There’s something else for which I give the Holy Spirit credit: our presence here, and our worship of God. Isn’t the miracle of our own pilgrimage of faith toward Israel’s promised Messiah just as surprising as that of the magi twenty-one centuries ago? Or do we think we’re so much wiser than the Wise Men, or any better, more virtuous, or more holy, or deserving that we believe in this King of the Jews and seek him? Who would dare claim that? We may object to the magi’s astrology and secret arts, and we should. But are we so sure there are no complications as objectionable in our lives, like racism, consumerism, nationalism, or materialism, that we too must journey out of, and leave behind?

What brought us here, to worship the King of the Jews, are the same things that brought the magi to Bethlehem.

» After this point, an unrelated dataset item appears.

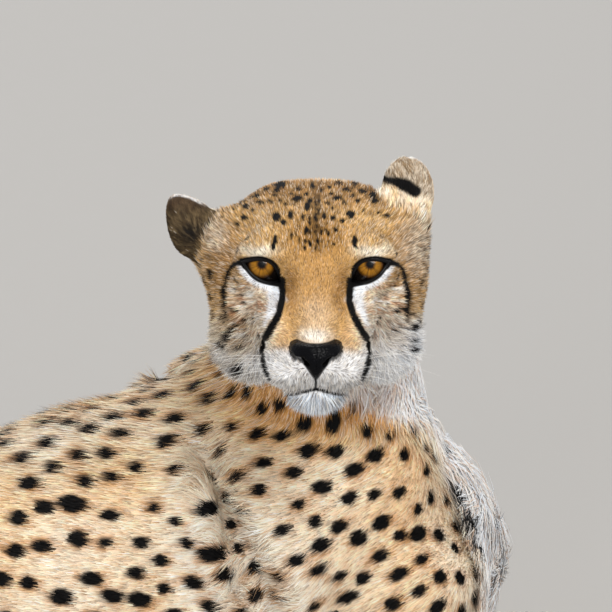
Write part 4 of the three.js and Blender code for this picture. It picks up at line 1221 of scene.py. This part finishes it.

Our own weaknesses, incompleteness, our own inconsolable longings that are that God-shaped hole in our souls. Add to that the work of God’s Spirit, and the witness of God’s people, together, lifting up Christ and drawing us toward him as the only One who can fill that hole in the soul for us. Those are the reasons why we too have come today to worship.

So, stay on the journey and trust the Spirit of God to bring us home. On this journey, each of us carries a sacred treasure through the deserts of this life, a treasure that we will exchange for an infinitely greater treasure, when we too finally see the Christ.